Combination method to merge the scores from multiple estimators by taking the maximum.

Parameters:: scores (numpy array of shape (n_samples, n_estimators)) – Score matrix from multiple estimators on the same samples.
Returns:: combined_scores – The combined scores.
Return type:: numpy array of shape (n_samples, )

median(scores)

Combination method to merge the scores from multiple estimators by taking the median.

Parameters:: scores (numpy array of shape (n_samples, n_estimators)) – Score matrix from multiple estimators on the same samples.
Returns:: combined_scores – The combined scores.
Return type:: numpy array of shape (n_samples, )

score_to_proba(scores)

Internal function to random score matrix into probability. :param scores: Raw score matrix. :type scores: numpy array of shape (n_samples, n_classes)

Returns:: proba – Scaled probability matrix.
Return type:: numpy array of shape (n_samples, n_classes)

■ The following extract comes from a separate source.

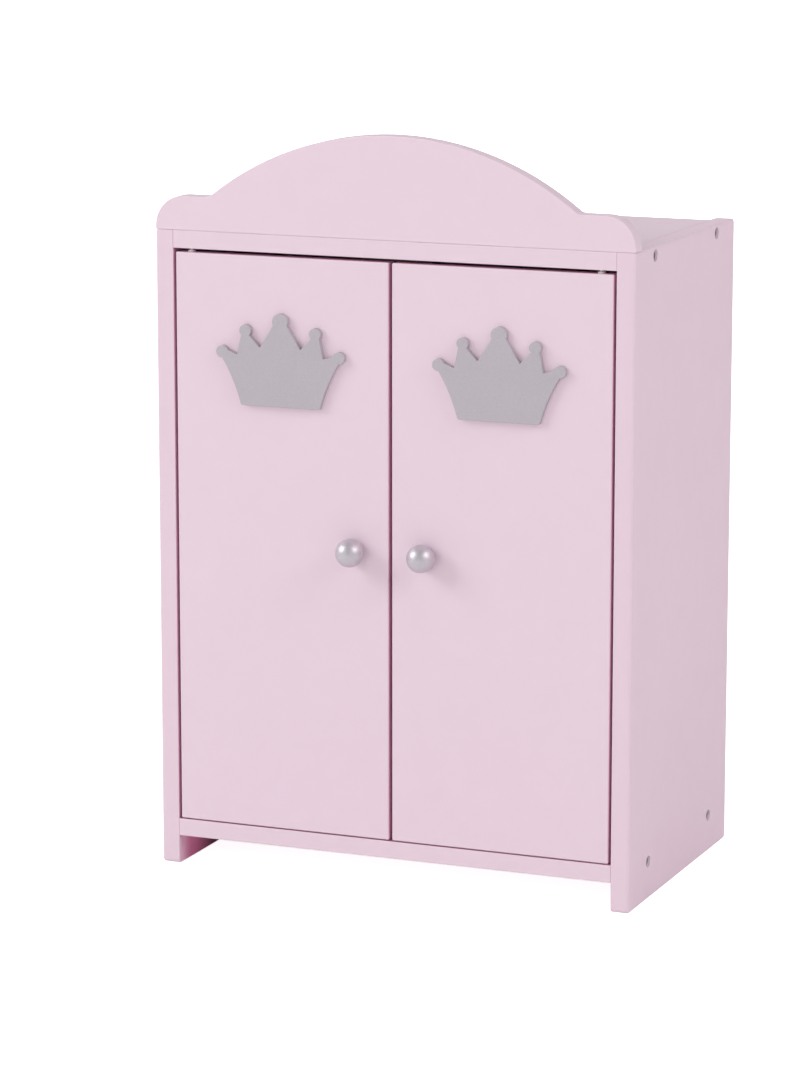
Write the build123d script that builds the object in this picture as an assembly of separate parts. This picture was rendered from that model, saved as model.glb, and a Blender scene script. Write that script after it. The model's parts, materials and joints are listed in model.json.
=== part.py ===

split_datasets(X, y, n_folds=3, shuffle_data=False, random_state=None)

Utility function to split the data for stacking. The data is split into n_folds with roughly equal rough size.

Parameters:

X (numpy array of shape (n_samples, n_features)) – The input samples.
y (numpy array of shape (n_samples,)) – The ground truth of the input samples (labels).
n_folds (int, optional (default=3)) – The number of splits of the training sample.
shuffle_data (bool, optional (default=False)) – If True, shuffle the input data.
random_state (RandomState, optional (default=None)) – A random number generator instance to define the state of the random permutations generator.

Returns:

X (numpy array of shape (n_samples, n_features)) – The input samples. If shuffle_data, return the shuffled data.
y (numpy array of shape (n_samples,)) – The ground truth of the input samples (labels). If shuffle_data, return the shuffled data.
index_lists (list of list) – The list of indexes of each fold regarding the returned X and y. For instance, index_lists[0] contains the indexes of fold 0.